__WHAT YOU WILL DO__
Write the data out again in full, with no departure from the original.

__DATA SECTION__
|---|

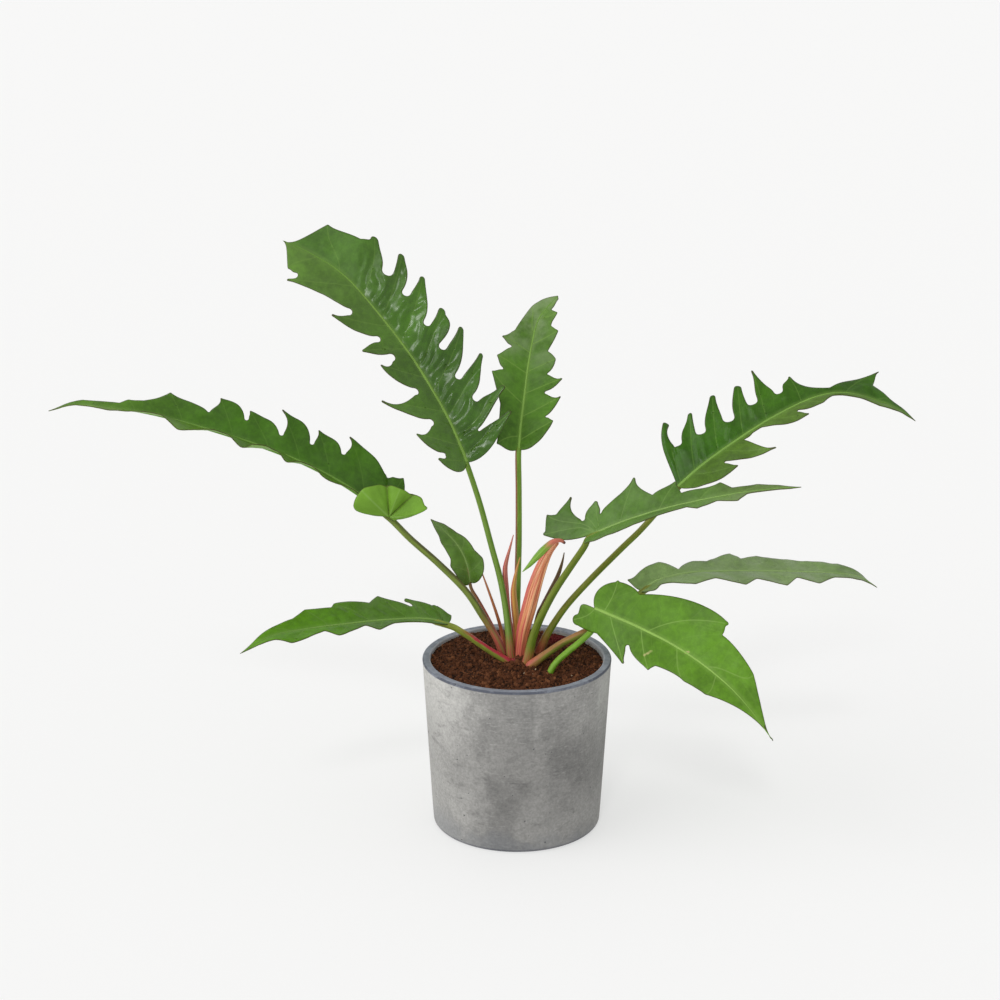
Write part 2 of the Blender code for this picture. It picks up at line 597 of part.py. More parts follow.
def build():
    clear_scene()
    scene_root = bpy.context.scene.collection
    parts = bpy.data.collections.new("narrow_escape_philodendron")
    cutters = bpy.data.collections.new("cutters")
    scene_root.children.link(parts)
    scene_root.children.link(cutters)

    make_pot(parts)
    turned("crown", CROWN_PROFILE, CROWN_STEPS, CROWN_CENTRE, "crown", parts)
    crown_cutter = turned("crown_clearance", grown_profile(CROWN_PROFILE, GAP + 0.05), CROWN_STEPS,
                          CROWN_CENTRE, "crown", cutters)
    hide_cutter(crown_cutter)

    blade_colours = {"front_right": "blade_pale", "new": "pink"}
    stalk_colours = {"low_right": "stalk_brown", "small_left": "stalk_brown", "low_left": "stalk_brown"}
    for name, spec in LEAVES.items():
        leaf = Leaf(spec)
        make_blade("blade_" + name, leaf, blade_colours.get(name, "blade"), parts)
        if "stalk" in spec:
            stalk = make_stalk("stalk_" + name, leaf, stalk_colours.get(name, "stalk"), parts)
            if not spec.get("own_hole"):
                cut(stalk, crown_cutter)

    make_soil(parts, [crown_cutter, make_hole(cutters)])

    spike_colours = {"spike_pink": "pink", "spike_gold": "gold", "spike_brown": "brown",
                     "spike_thin": "gold", "new_leaf_sheath": "pink"}
    for name, spec in SPIKES.items():
        spike = make_tube(name, rooted(spec["route"]), spec["radii"][:1] + spec["radii"],
                          spike_colours[name], parts)
        cut(spike, crown_cutter)


build()
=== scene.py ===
import math

import bmesh
import bpy
import numpy as np
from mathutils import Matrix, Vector, noise
from mathutils.geometry import delaunay_2d_cdt


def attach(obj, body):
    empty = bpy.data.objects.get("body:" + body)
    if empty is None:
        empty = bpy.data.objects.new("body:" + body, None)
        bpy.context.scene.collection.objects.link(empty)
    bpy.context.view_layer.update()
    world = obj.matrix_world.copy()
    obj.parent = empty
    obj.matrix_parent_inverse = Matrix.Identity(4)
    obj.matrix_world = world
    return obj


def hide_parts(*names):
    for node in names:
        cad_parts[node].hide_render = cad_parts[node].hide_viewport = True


# A potted philodendron with long, deeply lobed leaves, dressed over its CAD frame.
# Lengths are in millimetres, and mm turns them into metres. The camera looks from the -Y side.
mm = 0.001

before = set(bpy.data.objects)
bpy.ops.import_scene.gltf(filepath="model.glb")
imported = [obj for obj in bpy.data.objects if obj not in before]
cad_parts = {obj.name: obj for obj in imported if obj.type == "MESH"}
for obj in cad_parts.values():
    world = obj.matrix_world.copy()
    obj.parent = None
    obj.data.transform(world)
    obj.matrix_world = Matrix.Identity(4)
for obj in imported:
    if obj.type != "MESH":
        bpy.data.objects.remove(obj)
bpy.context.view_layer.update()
print("frame loaded:", len(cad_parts), "nodes")

camera = {"place": (-17.0, -2212.5, 1052.5), "downTilt": 17.813, "lens": 85.0, "sensor": 36.0}
light = {
    "sky": (1.0, 1.0, 1.0), "skyStrength": 0.74,
    "side": {"colour": (1.0, 0.99, 0.975), "strength": 1.9, "spread": 70.0, "from": (-0.92, -0.3, 0.3)},
    "glint": {"colour": (1.0, 1.0, 1.0), "strength": 0.5, "spread": 9.0, "from": (-0.12, -0.7, 0.7)},
    "floor": (0.4, 0.4, 0.398), "floorGlow": (0.508, 0.508, 0.506), "floorReach": 30000.0,
}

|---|

__WORKED SOLUTION__
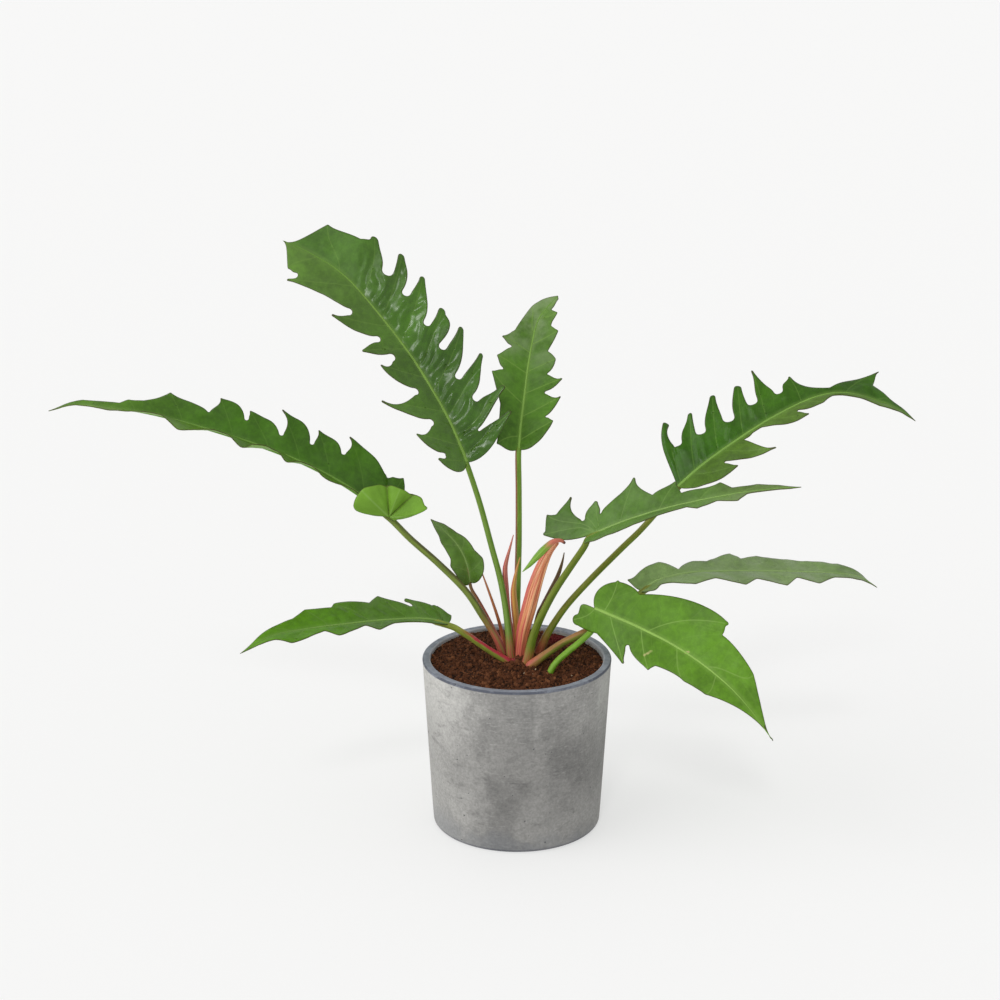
Write part 2 of the Blender code for this picture. It picks up at line 597 of part.py. More parts follow.
def build():
    clear_scene()
    scene_root = bpy.context.scene.collection
    parts = bpy.data.collections.new("narrow_escape_philodendron")
    cutters = bpy.data.collections.new("cutters")
    scene_root.children.link(parts)
    scene_root.children.link(cutters)

    make_pot(parts)
    turned("crown", CROWN_PROFILE, CROWN_STEPS, CROWN_CENTRE, "crown", parts)
    crown_cutter = turned("crown_clearance", grown_profile(CROWN_PROFILE, GAP + 0.05), CROWN_STEPS,
                          CROWN_CENTRE, "crown", cutters)
    hide_cutter(crown_cutter)

    blade_colours = {"front_right": "blade_pale", "new": "pink"}
    stalk_colours = {"low_right": "stalk_brown", "small_left": "stalk_brown", "low_left": "stalk_brown"}
    for name, spec in LEAVES.items():
        leaf = Leaf(spec)
        make_blade("blade_" + name, leaf, blade_colours.get(name, "blade"), parts)
        if "stalk" in spec:
            stalk = make_stalk("stalk_" + name, leaf, stalk_colours.get(name, "stalk"), parts)
            if not spec.get("own_hole"):
                cut(stalk, crown_cutter)

    make_soil(parts, [crown_cutter, make_hole(cutters)])

    spike_colours = {"spike_pink": "pink", "spike_gold": "gold", "spike_brown": "brown",
                     "spike_thin": "gold", "new_leaf_sheath": "pink"}
    for name, spec in SPIKES.items():
        spike = make_tube(name, rooted(spec["route"]), spec["radii"][:1] + spec["radii"],
                          spike_colours[name], parts)
        cut(spike, crown_cutter)


build()
=== scene.py ===
import math

import bmesh
import bpy
import numpy as np
from mathutils import Matrix, Vector, noise
from mathutils.geometry import delaunay_2d_cdt


def attach(obj, body):
    empty = bpy.data.objects.get("body:" + body)
    if empty is None:
        empty = bpy.data.objects.new("body:" + body, None)
        bpy.context.scene.collection.objects.link(empty)
    bpy.context.view_layer.update()
    world = obj.matrix_world.copy()
    obj.parent = empty
    obj.matrix_parent_inverse = Matrix.Identity(4)
    obj.matrix_world = world
    return obj


def hide_parts(*names):
    for node in names:
        cad_parts[node].hide_render = cad_parts[node].hide_viewport = True


# A potted philodendron with long, deeply lobed leaves, dressed over its CAD frame.
# Lengths are in millimetres, and mm turns them into metres. The camera looks from the -Y side.
mm = 0.001

before = set(bpy.data.objects)
bpy.ops.import_scene.gltf(filepath="model.glb")
imported = [obj for obj in bpy.data.objects if obj not in before]
cad_parts = {obj.name: obj for obj in imported if obj.type == "MESH"}
for obj in cad_parts.values():
    world = obj.matrix_world.copy()
    obj.parent = None
    obj.data.transform(world)
    obj.matrix_world = Matrix.Identity(4)
for obj in imported:
    if obj.type != "MESH":
        bpy.data.objects.remove(obj)
bpy.context.view_layer.update()
print("frame loaded:", len(cad_parts), "nodes")

camera = {"place": (-17.0, -2212.5, 1052.5), "downTilt": 17.813, "lens": 85.0, "sensor": 36.0}
light = {
    "sky": (1.0, 1.0, 1.0), "skyStrength": 0.74,
    "side": {"colour": (1.0, 0.99, 0.975), "strength": 1.9, "spread": 70.0, "from": (-0.92, -0.3, 0.3)},
    "glint": {"colour": (1.0, 1.0, 1.0), "strength": 0.5, "spread": 9.0, "from": (-0.12, -0.7, 0.7)},
    "floor": (0.4, 0.4, 0.398), "floorGlow": (0.508, 0.508, 0.506), "floorReach": 30000.0,
}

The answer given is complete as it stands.